Nucleic Acids Research

Improving small RNA-seq by using a synthetic spike-in set for size-range quality control together with a set for data normalization

Locati, M. D., Terpstra, I., de Leeuw, W. C., Kuzak, M., Rauwerda, H., Ensink, W. A., van Leeuwen, S., Nehrdich, U., Spaink, H. P., Jonker, M. J., Breit, T. M., Dekker, R. J..
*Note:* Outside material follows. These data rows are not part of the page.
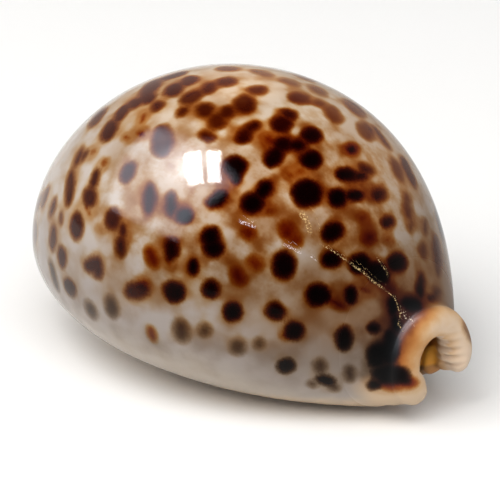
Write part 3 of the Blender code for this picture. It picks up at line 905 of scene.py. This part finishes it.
def paint_marks(mesh, points, inside):
    """Store on the mesh how far every vertex is from the edges of the marks, in mm."""
    canvas = Canvas(mesh, points, inside)
    dark, amber, sunken = (np.full(len(points), FAR_FROM_MARKS) for _ in range(3))
    halo = np.zeros(len(points))
    groups = (
        (dark, CROWN_MARKS + BACK_MARKS + FLANK_MARKS + VEILED_MARKS + NOTCH_PATCH, 0.0),
        (amber, AMBER_MARKS, 0.0),
        (amber, FAINT_MARKS, FAINT_STEP),
        (sunken, SUNKEN_MARKS, 0.0),
    )
    for field, marks, step in groups:
        for mark in marks:
            lay_mark(field, halo, *canvas.seen_mark(*mark), step)
    random = np.random.default_rng(HIDDEN_MARK_SEED)
    for number in hidden_places(canvas, random):
        long = random.uniform(HIDDEN_MARK_LEAST, HIDDEN_MARK_MOST)
        wide = long * random.uniform(HIDDEN_MARK_SLIMMEST, 1.0)
        turn = random.uniform(0.0, math.pi)
        field = amber if random.random() < HIDDEN_AMBER_SHARE else dark
        spot, normal = points[number], canvas.normals[number]
        lay_mark(field, halo, *canvas.hidden_mark(spot, normal, long, wide, turn))
    offset, strength, white = painted_glint_fields(canvas)
    fields = {
        "dark_mark": dark / MM,
        "amber_mark": amber / MM,
        "sunken_mark": sunken / MM,
        "halo": halo,
        "glint_offset": offset,
        "glint_strength": strength,
        "glint_white": white,
        "inside": inside,
    }
    for name, values in fields.items():
        attribute = mesh.attributes.new(name, "FLOAT", "POINT")
        attribute.data.foreach_set("value", values.astype(np.float32))


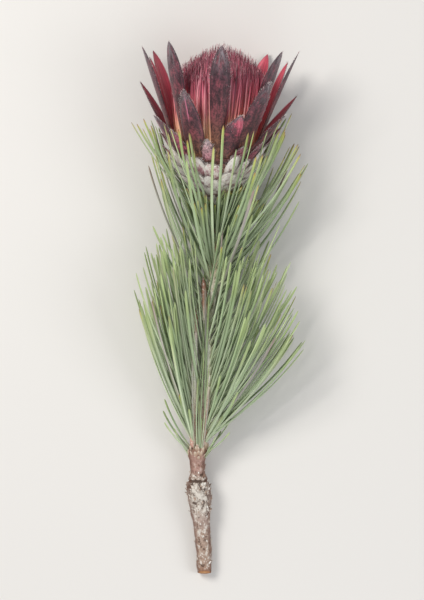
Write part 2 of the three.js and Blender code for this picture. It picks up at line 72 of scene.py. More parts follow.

There is an increasing interest in complementing RNA-seq experiments with small-RNA (sRNA) expression data to obtain a comprehensive view of a transcriptome. Currently, two main experimental challenges concerning sRNA-seq exist: how to check the size distribution of isolated sRNAs, given the sensitive size-selection steps in the protocol; and how to normalize data between samples, given the low complexity of sRNA types. We here present two separate sets of synthetic RNA spike-ins for monitoring size-selection and for performing data normalization in sRNA-seq. The size-range quality control (SRQC) spike-in set, consisting of 11 oligoribonucleotides (10–70 nucleotides), was tested by intentionally altering the size-selection protocol and verified via several comparative experiments. We demonstrate that the SRQC set is useful to reproducibly track down biases in the size-selection in sRNA-seq. The external reference for data-normalization (ERDN) spike-in set, consisting of 19 oligoribonucleotides, was developed for sample-to-sample normalization in differential-expression analysis of sRNA-seq data. Testing and applying the ERDN set showed that it can reproducibly detect differential expression over a dynamic range of 218. Hence, biological variation in sRNA composition and content between samples is preserved while technical variation is effectively minimized. Together, both spike-in sets can significantly improve the technical reproducibility of sRNA-seq.